2. Avoiding IP Blocks
Websites may block repeated requests from the same IP. To avoid this:
- Use rotating proxies
- Randomize request intervals
- Use a real browser user agent
options.add_argument("--user-agent=Mozilla/5.0 ...")
3. Extracting Data from Shadow DOMs
Some JavaScript frameworks use shadow DOMs, making elements difficult to access. You can use JavaScript execution within Selenium:
shadow_host = driver.find_element(By.CSS_SELECTOR, "shadow-host-selector")
shadow_root = driver.execute_script("return arguments[0].shadowRoot", shadow_host)

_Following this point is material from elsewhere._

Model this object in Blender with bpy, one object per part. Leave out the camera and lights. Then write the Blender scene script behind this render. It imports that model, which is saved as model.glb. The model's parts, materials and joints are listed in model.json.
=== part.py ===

element_inside_shadow = shadow_root.find_element(By.CSS_SELECTOR, "element-selector")
Conclusion
Selenium is an excellent tool for scraping dynamic websites that load content with JavaScript. By setting up a WebDriver, interacting with page elements, handling delays, and using best practices to avoid detection, you can efficiently scrape data from modern web applications.
However, always check a website’s robots.txt
file and comply with legal and ethical guidelines when scraping.